5.  Indentify two words that you would like others to say about you. Draw a picture of your associations (symbols) for those words.

6.  What do I want others to know about me ?  Draw a picture illustrating the answer to that question.

7.  Brag about four (4) of your positive qualities in a drawing.

8.  If you could teach the world one thing what would it be?  Draw a picture of this.

9.  Draw a picture of something you recently did to make someone else happy.

10. Draw a picture of something you have done that you are proud of accomplishing.

11.  Draw a picture of something you can do well that you could not do a year ago.

12.  What would a package or label look like and say, if you were the product within ?  Construct such a package.
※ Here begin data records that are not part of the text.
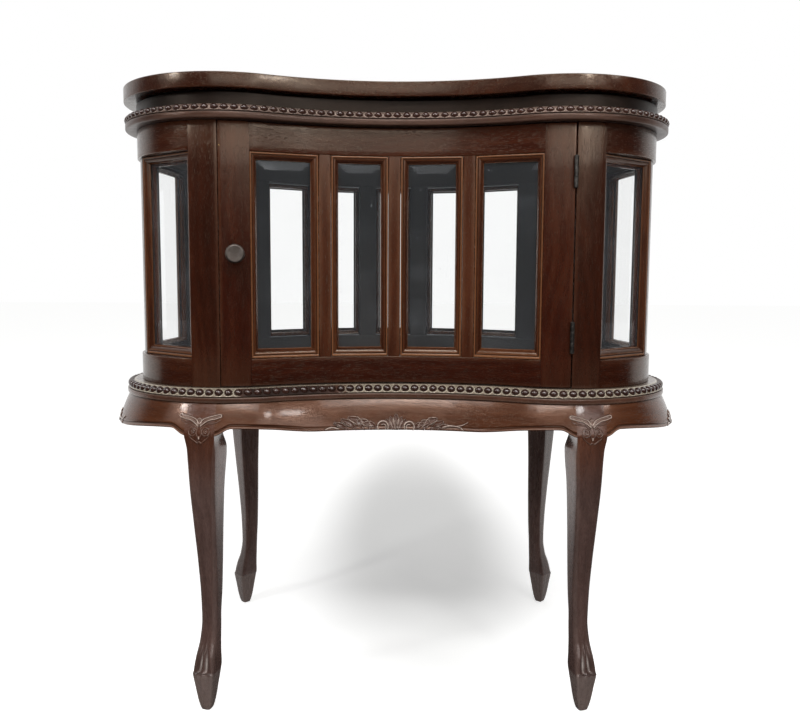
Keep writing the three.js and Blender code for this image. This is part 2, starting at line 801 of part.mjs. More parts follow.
// The apron's face at a height: a slope that steepens downwards, then a tight round under its toe
function apronFace(z) {
  const rise = z - bulgeLevel;
  if (rise > 0) {
    return bulgeReach - apronSlope * rise - apronBend * rise ** 2;
  }
  return toeAxisReach + Math.sqrt(Math.max(apronToeRound ** 2 - (z - toeAxisLevel) ** 2, 0));
}

// Height of the apron's shaped lower edge at a distance from the nearest leg
function apronEdge(distance) {
  const arch = ease((distance - archStart) / (archFull - archStart));
  const fade = 1 - ease((distance - archFull) / (archFade - archFull));
  return apronTop - apronLowDrop + (apronLowDrop - apronHighDrop) * arch * fade;
}

const frontLegPlace = lobeFront + frontLegDrift;
const legsMiddle = halfWall + backLegDrift;
const legs = [
  { name: 'leg_front_right', place: frontLegPlace, turn: frontLegTurn, back: false, side: 1 },
  { name: 'leg_back_right', place: legsMiddle - backLegPlace, turn: backLegTurn, back: true, side: 1 },
  { name: 'leg_back_left', place: legsMiddle + backLegPlace, turn: backLegTurn, back: true, side: -1 },
  { name: 'leg_front_left', place: wholeWall - frontLegPlace, turn: frontLegTurn, back: false, side: -1 },
];

// Half the leg's width, measured along the plain wall line instead of along the apron's face
function legHalfRun(leg) {
  const radius = leg.back ? backRadius : lobeRadius;
  return ((legTopWidth / 2) * radius) / (radius + apronReach);
}

function apronSection(along, edge) {
  const levels = [0, 0.2, 0.4, 0.6, 0.8, 1].map((part) => apronTop - part * (apronTop - edge));
  const at = (reach, z) => {
    const point = wallPoint(along, reach);
    return new THREE.Vector3(point.x, point.y, z);
  };
  return [...levels.map((z) => at(apronFace(z), z)), at(apronInnerFace, edge), at(apronInnerFace, apronTop)];
}

function aprons() {
  const names = ['apron_right', 'apron_back', 'apron_left', 'apron_front'];
  return names.map((name, i) => {
    const before = legs[i];
    const after = legs[(i + 1) % legs.length];
    const afterPlace = after.place + (after.place < before.place ? wholeWall : 0);
    const from = before.place + legHalfRun(before) + gap;
    const to = afterPlace - legHalfRun(after) - gap;
    const rising = (archStart + archFull) / 2;
    const fading = [0, 1 / 4, 1 / 2, 3 / 4, 1].map((part) => archFull + part * (archFade - archFull));
    const shaping = [rising, ...fading];
    const extra = shaping.flatMap((distance) => [before.place + distance, afterPlace - distance]);
    const sections = stations(from, to, extra).map((along) => {
      const distance = Math.min(along - before.place, afterPlace - along);
      return apronSection(along, apronEdge(distance));
    });
    return piece(name, skin(sections), 'darkMahogany');
  });
}

// ---- Legs ------------------------------------------------------------------------------------

// Four corners rounded off, with one more point in the middle of the front edge for the toe.
// Corners run front left, front right, back right, back left.
function roundedSection(corners, radius, point, z) {
  const loop = corners.flatMap((corner, i) => {
    const before = corners[(i + 3) % 4].clone().sub(corner).normalize().multiplyScalar(radius);
    const after = corners[(i + 1) % 4].clone().sub(corner).normalize().multiplyScalar(radius);
    const knee = before.clone().add(after).multiplyScalar(1 - Math.SQRT1_2);
    return [corner.clone().add(before), corner.clone().add(knee), corner.clone().add(after)];
  });
  const front = corners[0].clone().add(corners[1]).multiplyScalar(0.5);
  const back = corners[2].clone().add(corners[3]).multiplyScalar(0.5);
  const tip = front.clone().add(front.clone().sub(back).normalize().multiplyScalar(point));
  loop.splice(3, 0, tip);
  return loop.map((plan) => new THREE.Vector3(plan.x, plan.y, z));
}

// The spade foot: a small sole, a pointed toe and a hollow instep running up to the ankle. Each
// row blends from one size to the next: 0 is the lower one's, 1 the upper one's.
function footSections() {
  const blend = (low, high, part) => low + (high - low) * part;
  const below = (up, grown, pointed) => ({
    z: blend(0, toeHeight, up),
    back: footBack,
    deep: blend(footHalf, toeHalf, grown),
    wide: blend(footHalf, toeHalf, grown),
    round: blend(soleRound, toeRound, grown),
    point: blend(solePoint, toePoint, pointed),
    splay: legSplay,
  });
  const above = (up, setBack, deep, wide, round, pointed) => ({
    z: blend(toeHeight, ankleHeight, up),
    back: blend(footBack, ankleBack, setBack),
    deep: blend(toeHalf, ankleHalf, deep),
    wide: blend(toeHalf, ankleHalf, wide),
    round: blend(toeRound, ankleRound, round),
    point: pointed * toePoint,
    splay: legSplay,
  });
  return [
    below(0, 0, 0),
    below(0.3, 0.38, 0.2),
    below(1, 1, 1),
    above(0.1, 0.2, 0, 0, 0.67, 0.3),
    above(0.31, 0.38, 0.1, 0.4, 1, 0),
    above(0.61, 0.76, 0.74, 0.8, 1, 0),
  ];
}

// The S-shaped shaft between the ankle and the knee
function shaftSections() {
  const kneeLevel = legHeight - kneeDrop;
  return [0, 0.15, 0.35, 0.58, 0.8, 1].map((part) => {
    const half = ankleHalf + (kneeHalf - ankleHalf) * part ** 1.2;
    return {
      z: ankleHeight + (kneeLevel - ankleHeight) * part,
      back: ankleBack + (kneeHalf + kneeSetback - ankleBack) * ease(part),
      deep: half,
      wide: half,
      round: ankleRound + (kneeRound - ankleRound) * part,
      point: 0,
      splay: legSplay * (1 - part),
    };
  });
}

// The block that rises behind the knee's carving, in line with the apron on either side
function legTopLoop(leg, z) {
  const half = legHalfRun(leg);
  const face = apronFace(z);
  const inner = apronReach - legTopDepth;
  const bow = wallPoint(leg.place, face)
    .distanceTo(wallPoint(leg.place - half, face).lerp(wallPoint(leg.place + half, face), 0.5));
  const [near, far] = [leg.place - half, leg.place + half];
  const corners = [
    wallPoint(near, face),
    wallPoint(far, face),
    wallPoint(far, inner),
    wallPoint(near, inner),
  ];
  return roundedSection(corners, legTopRound, bow, z);
}

function cabrioleLeg(leg) {
  const knee = wallPoint(leg.place, apronReach);
  const turn = THREE.MathUtils.degToRad(leg.turn);
  const ahead = new THREE.Vector2(leg.side * Math.sin(turn), (leg.back ? 1 : -1) * Math.cos(turn));
  const beside = new THREE.Vector2(-ahead.y, ahead.x); // the way that places along the wall grow
  const outward = (leg.back ? -1 : 1) * leg.side; // the foot splays away from the middle
  const sections = [...footSections(), ...shaftSections()].map((section) => {
    const centre = knee
      .clone()
      .addScaledVector(ahead, -section.back)
      .addScaledVector(beside, outward * section.splay);
    const corner = (forward, side) => centre
      .clone()
      .addScaledVector(ahead, forward * section.deep)
      .addScaledVector(beside, side * section.wide);
    const corners = [corner(1, -1), corner(1, 1), corner(-1, 1), corner(-1, -1)];
    return roundedSection(corners, section.round, section.point, section.z);
  });
  const underside = apronTop - apronLowDrop;
  const tops = [1 / 8, 3 / 8, 2 / 3, 1].map((part) => bulgeLevel + part * apronBulgeDrop);
  const loops = [...sections, ...[underside, ...tops].map((z) => legTopLoop(leg, z))];
  return piece(leg.name, skin(loops), 'darkMahogany');
}

// ---- Assembly --------------------------------------------------------------------------------

const upperHinge = hinge('upper', upperHingeHeight);
const lowerHinge = hinge('lower', lowerHingeHeight);
const { catchBlock, strike } = catchAndStrike();

const cabinet = new THREE.Group();
cabinet.add(...boards(), ...rails(), ...posts(), ...stiles(), ...fixedGlass());
cabinet.add(...aprons(), ...legs.map(cabrioleLeg), upperHinge.post, lowerHinge.post, catchBlock);

const door = new THREE.Group();
door.add(...doorWood(), ...doorPanes(), knob(), strike, upperHinge.door, lowerHinge.door);

// The origin is on the floor below the middle of the whole plan
const chinaCabinet = new THREE.Group();
chinaCabinet.add(cabinet, door);
chinaCabinet.position.y = (lobeRadius - backReach) / 2;
chinaCabinet.updateMatrixWorld(true);

export default chinaCabinet;
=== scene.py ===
"""Dressed model of a kidney-shaped glazed china cabinet on cabriole legs."""
import math

import bmesh
import bpy
import numpy as np
from mathutils import Matrix, Vector
from mathutils.bvhtree import BVHTree


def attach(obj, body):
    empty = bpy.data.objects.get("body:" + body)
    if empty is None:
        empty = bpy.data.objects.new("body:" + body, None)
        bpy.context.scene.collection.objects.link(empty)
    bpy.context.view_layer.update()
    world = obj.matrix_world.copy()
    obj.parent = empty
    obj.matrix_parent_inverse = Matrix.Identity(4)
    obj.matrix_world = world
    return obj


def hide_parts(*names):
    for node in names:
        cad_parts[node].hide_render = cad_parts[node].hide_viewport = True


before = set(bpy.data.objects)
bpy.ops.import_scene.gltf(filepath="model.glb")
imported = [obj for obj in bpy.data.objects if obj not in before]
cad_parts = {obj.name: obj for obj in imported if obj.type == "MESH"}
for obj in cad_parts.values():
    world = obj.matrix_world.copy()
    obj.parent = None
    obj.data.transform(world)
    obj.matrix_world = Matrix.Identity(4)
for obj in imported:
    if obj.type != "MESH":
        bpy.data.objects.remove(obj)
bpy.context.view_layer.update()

# ---- Sizes in millimetres ----------------------------------------------------------------------
# Sizes that the frame has too agree with it. The others are those of the finer pieces made here.

LOBE_SPACING = 426.6
LOBE_RADIUS = 127.9
BAY_DEPTH = 47.3
BACK_REACH = 311.1

FLOOR_BOARD_LOW = 391.2
FLOOR_TOP = 408.0
CASE_TOP_LOW = 727.5
CASE_TOP_HIGH = 743.5
FRIEZE_LOW = 743.8
SHADOW_LOW = 759.5
TOP_BOARD_LOW = 762.4
TOP_BOARD_HIGH = 780.0
OPENING_LOW = 442.5
OPENING_HIGH = 692.0
DOOR_LOW = 409.2
DOOR_HIGH = 726.3

# The gap between pieces that meet, the seam of a glued joint, and how much the door's left stile
# and the post beside it each widen, to narrow the gap on the shutting side.
GAP = 0.3
SEAM = 0.05
SNUG = 0.4

TOP_BOARD_REACH = 12.6
TOP_BOARD_EASE = 0.9
TOP_BOARD_DRIFT = 2.9
CASE_TOP_REACH = 14.2
FLOOR_BOARD_REACH = 19.2
SHADOW_INSET = 8.0
BEAD_PITCH = 11.6
CASE_TOP_BAND = 8.0
CASE_TOP_LEAN = 4.0
FLOOR_BOARD_BAND = 9.5
FLOOR_BOARD_LEAN = 8.6
BAND_INSET = 0.6
BEAD_SINK = 0.5
QUIRK_HALF = 0.8
QUIRK_DEPTH = 2.2
FILLET_ROUND = 1.6
SOCKET_HALF = 5.8

# Half the width and half the height of a bead, and how far it stands out.
CASE_TOP_BEAD = (4.9, 3.8, 4.0)
FLOOR_BOARD_BEAD = (5.5, 5.1, 4.8)

# Where the painted shade under the door starts and ends, along the wall from the middle of the
# front, and the runs over which it comes and goes.
DOOR_SHADE_START, DOOR_SHADE_END = -203, -110
DOOR_SHADE_EDGE, DOOR_SHADE_SPREAD = 14, 60

# Reaches at which the greyer inside of the case starts, on walls and on boards, and the run over
# which it comes.
WALL_GREY_START = -9.0
BOARD_GREY_START = -14.0
GREY_FADE = 6.0

# How wide the wear along an arris is.
ARRIS_WIDTH = 1.6

CASE_WALL = 24.0
FRONT_POST = 35.7
SIDE_WINDOWS = [101.6, 119.6, 115.7]
SIDE_STILES = [31.3, 28.2]
BACK_WINDOWS = [63.0, 65.7, 78.0]
BACK_STILES = [29.7, 26.7]
BACK_DRIFT = 6.0
STILE_INSET = 3.5

DOOR_WIDTH = 439.6
DOOR_THICKNESS = 20.0
DOOR_GAP = 1.6
DOOR_STILE = 36.8
MUNTIN = 15.2
OUTER_MUNTIN_PLACE = 89.8
MIDDLE_MUNTIN_DRIFT = 3.1
MUNTIN_INSET = 0.6

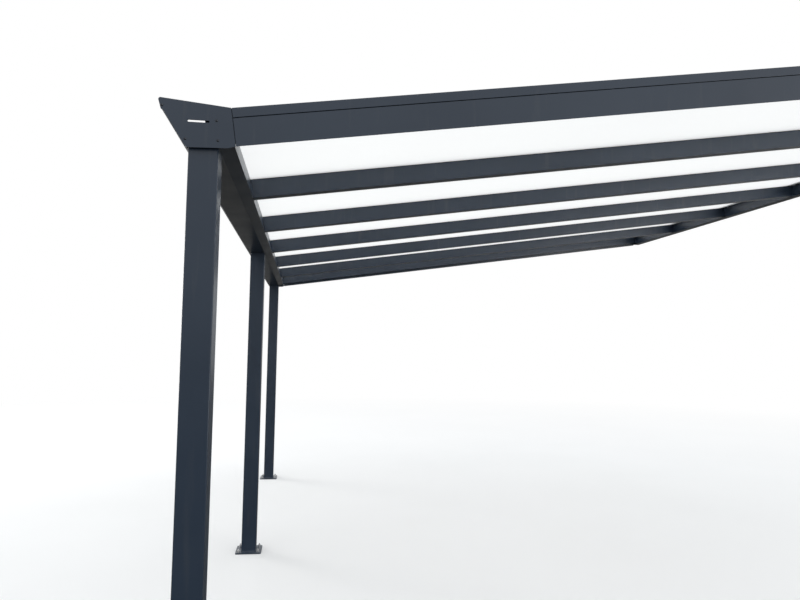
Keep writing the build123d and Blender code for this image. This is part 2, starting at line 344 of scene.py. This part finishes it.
def hexagon(mesh, across, low, high, chamfer, place, turn):
    """A hexagonal prism, its upper corners chamfered."""
    corner = across / math.sqrt(3)
    profile = [(corner, low), (corner, high - chamfer), (corner - chamfer, high)]
    lathe(mesh, profile, 6, place, turn)


def finish_piece(name, mesh, material, smooth_angle=SHARP_ANGLE):
    """Makes the mesh a piece of the part, smooth between faces that meet at a small angle."""
    data = bpy.data.meshes.new(name)
    bmesh.ops.recalc_face_normals(mesh, faces=mesh.faces)
    mesh.to_mesh(data)
    mesh.free()
    piece = bpy.data.objects.new(name, data)
    bpy.context.scene.collection.objects.link(piece)
    data.materials.append(material)
    data.shade_smooth()
    bpy.context.view_layer.objects.active = piece
    piece.select_set(True)
    bpy.ops.object.shade_smooth_by_angle(angle=smooth_angle)
    piece.select_set(False)
    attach(piece, BODY)
    return piece


def frame_at(point, axis):
    """A place whose Z axis points along the given direction."""
    return Matrix.Translation(point) @ axis.to_track_quat("Z", "Y").to_matrix().to_4x4()


# Roof screws, with heights above the cap
SCREW_SPACING = 0.40
SCREW_FIRST = -0.065
SCREW_END_GAP = 0.20
SCREW_STEPS = 16
WASHER_PROFILE = ((0.0086, 0.0), (0.0090, 0.0008), (0.0082, 0.0020))
FLANGE_PROFILE = ((0.0080, 0.0020), (0.0080, 0.0027), (0.0052, 0.0036))
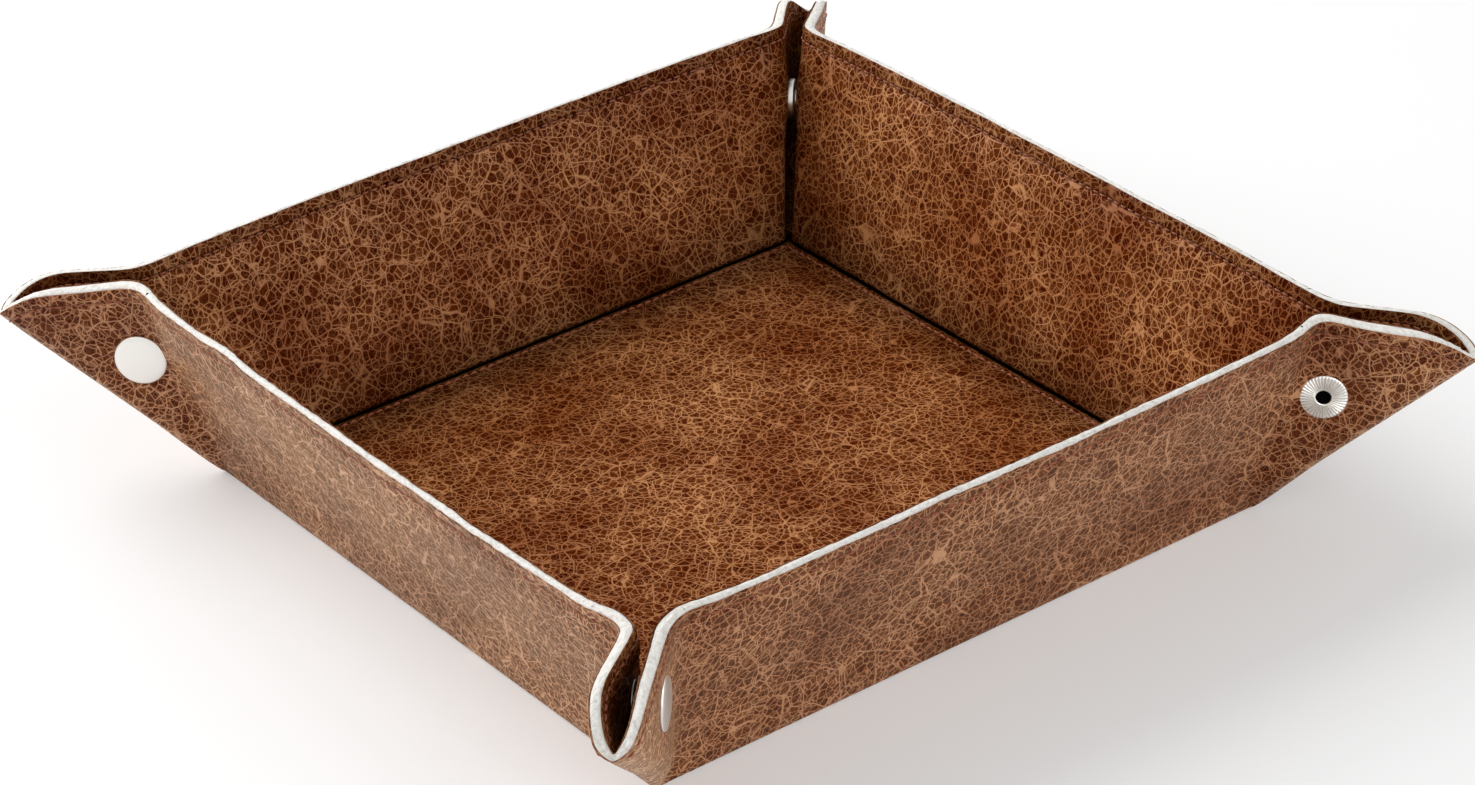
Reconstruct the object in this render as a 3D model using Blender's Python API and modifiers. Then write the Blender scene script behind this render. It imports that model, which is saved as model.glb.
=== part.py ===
# Foldable bread basket, in metres, +Z up.
# One square sheet of faux leather, felt and faux leather, folded up along four stitched seams
# round the base. Each corner is pinched into an ear and held by a ring snap.
# The origin is the centre of the underside. The standing walls are the rest position.
# Every panel is drawn flat, as the sheet is cut, and then folded about its own seam.

import math

import bmesh
import bpy
from mathutils import Matrix, Vector

# Sheet
BASE_SIDE = 0.200           # fold line to opposite fold line, on the underside
WALL_HEIGHT = 0.065         # up the slope, from fold line to cut edge
WALL_LEAN = math.radians(18)    # how far a standing wall leans out from upright
CORNER_RADIUS = 0.030       # rounded corners of the cut sheet
SKIN = 0.0005               # faux leather, inside and outside
CORE = 0.0030               # felt between the two skins
GLUE = 0.0001               # bond line between core and skin
SEAM_GAP = 0.0003           # between two panels that meet at a seam
FOOT_GAP = 0.0005           # from the foot of an ear to the seam's mitre, clear while it folds

# Ears
EAR_GAP = 0.0030            # between the inner faces of a snapped ear
RIM_WIDTH = 0.0080          # strip along the crease that bends in to close the ear
RIM_STEPS = 4
CREASE_RELIEF = math.radians(40)  # lean of the inner half of its edge, clear while it folds
ARC_STEPS = 5
ROUND_STEP = math.radians(18)

# Snap fasteners, which sit UP the ear from its base and OUT from the line between wall and ear
SNAP_UP = 0.0464
SNAP_OUT = 0.0100
SEAT_GAP = 0.0001           # between a pressed metal part and what it is clamped on
CAP_DIAMETER = 0.0150
CAP_RISE = 0.0019
CAP_RIM = 0.0008
BARREL_DIAMETER = 0.0040    # rivet barrel under the cap
BARREL_BORE = 0.0028
POST_DIAMETER = 0.0132      # flange that shows opposite the cap
POST_RISE = 0.0007
POST_BARREL = 0.0044
POST_BORE = 0.0038
SOCKET_DIAMETER = 0.0124
SOCKET_HEIGHT = 0.0020
SOCKET_BORE = 0.0067
STUD_DIAMETER = 0.0104
STUD_HEAD = 0.0062
STUD_HEIGHT = 0.0018
PLATE = 0.0004              # pressed sheet metal of the socket and the stud
FLARE = 0.0003              # thickness of a riveted barrel end
FLARE_WIDTH = 0.0005        # how far it spreads past the barrel
RUN_GAP = 0.00015           # round a barrel in its hole
SPRING_WIRE = 0.0004
SPRING_OPENING = math.radians(50)
TURN_STEPS = 20

# Values that follow from the sizes
HALF = BASE_SIDE / 2
SHEET = 2 * SKIN + 2 * GLUE + CORE
WALL_FOLD = math.pi / 2 - WALL_LEAN
FOLD_LINE = math.atan(math.sin(WALL_LEAN))      # lean of the ear's fold line in the flat sheet
EAR_FOLD = math.acos(math.cos(WALL_LEAN) / math.sqrt(2))
FOLD_FOOT = HALF - SHEET * math.sin(WALL_FOLD) - EAR_GAP / 2 * math.sqrt(2)
CORE_LEVEL = SKIN + GLUE
LAYERS = {
    "outer_skin": (0.0, SKIN),
    "core": (CORE_LEVEL, CORE_LEVEL + CORE),
    "inner_skin": (SHEET - SKIN, SHEET),
}
WALLS = ("front", "right", "back", "left")
CORNERS = ("front_right", "back_right", "back_left", "front_left")  # at the stud end of each wall
EARS = {"stud_ear": 1, "cap_ear": -1}


def empty_scene():
    for obj in list(bpy.data.objects):
        bpy.data.objects.remove(obj, do_unlink=True)


def new_collection(name):
    collection = bpy.data.collections.new(name)
    bpy.context.scene.collection.children.link(collection)
    return collection


def principled(name, colour, roughness, metallic=0.0):
    material = bpy.data.materials.new(name)
    material.use_nodes = True
    shader = material.node_tree.nodes["Principled BSDF"]
    shader.inputs["Base Color"].default_value = (*colour, 1.0)
    shader.inputs["Roughness"].default_value = roughness
    shader.inputs["Metallic"].default_value = metallic
    return material


def add_object(name, data, material, parent, collection):
    obj = bpy.data.objects.new(name, data)
    obj.parent = parent
    collection.objects.link(obj)
    if material:
        data.materials.append(material)
    return obj


def add_pivot(name, parent, location, rotation, collection):
    pivot = bpy.data.objects.new(name, None)
    pivot.empty_display_size = 0.01
    pivot.parent = parent
    pivot.location = location
    pivot.rotation_euler = rotation
    collection.objects.link(pivot)
    return pivot


def loft(sections):
    """Closed solid through outlines of equal point count, each given with its height."""
    bm = bmesh.new()
    rings = [[bm.verts.new((x, y, height)) for x, y in outline] for height, outline in sections]
    for lower, upper in zip(rings, rings[1:]):
        for i in range(len(lower)):
            j = (i + 1) % len(lower)
            bm.faces.new((lower[i], lower[j], upper[j], upper[i]))
    bm.faces.new(rings[0])
    bm.faces.new(rings[-1])
    bmesh.ops.recalc_face_normals(bm, faces=bm.faces)
    return bm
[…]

Why would people want to buy you ?

What are some ways that parents can talk about the artwork their children create?

Suggestions for Reviewing Artwork with Children

 

1. Have children describe the art in their own way.

2. Ask children to tell more about specific parts of the art... describing actual forms, objects, and people.

3. As children to describe the picture in the "first person" (Caution: This may be uncomfortable for some children).

4. If children don't know what something means in the art, an explanation or interpretation can be tentatively suggested. However the interpretation should be checked out with the child's sense of "rightness." If an interpretation falls flat it may be incorrect or merely timed incorrectly.

5. Encourage children to focus on the use of colors. Colors can be used realistically or idiosyncratically and can be used in different ways at different times. (Developmentally young children do not use colors realistically).

6. Watch for cues in children's voice, tone, body posture, expression, and breathing. Use these cues to encourage further exploration or to back off from thoughts and ideas that produce too much anxiety.

7. Help the children own what have been created or said about the art. Gently ask how the art fits with any part of their life.

8. Watch for missing parts or empty spaces. However, be cautious, as we cannot assume that the missing part is always symbolic of the same thinking or feeling in every picture, or even in every picture done by the same child.

9. Sometimes take the picture literally, but sometimes go for the opposite of what is there (Example: Super-heroes reflecting a child's self-confidence or overcompensating for a weak self-image).

10. Have children describe the process of doing the art (Feelings about doing the art before, during, and after completing the work).

11. Let the children draw at their own pace (Trust that the children will draw only what they are ready to discuss).

12. Look for patterns and themes in the artwork.

Note: This list of suggestions was compiled from the writings of many colleagues over the years.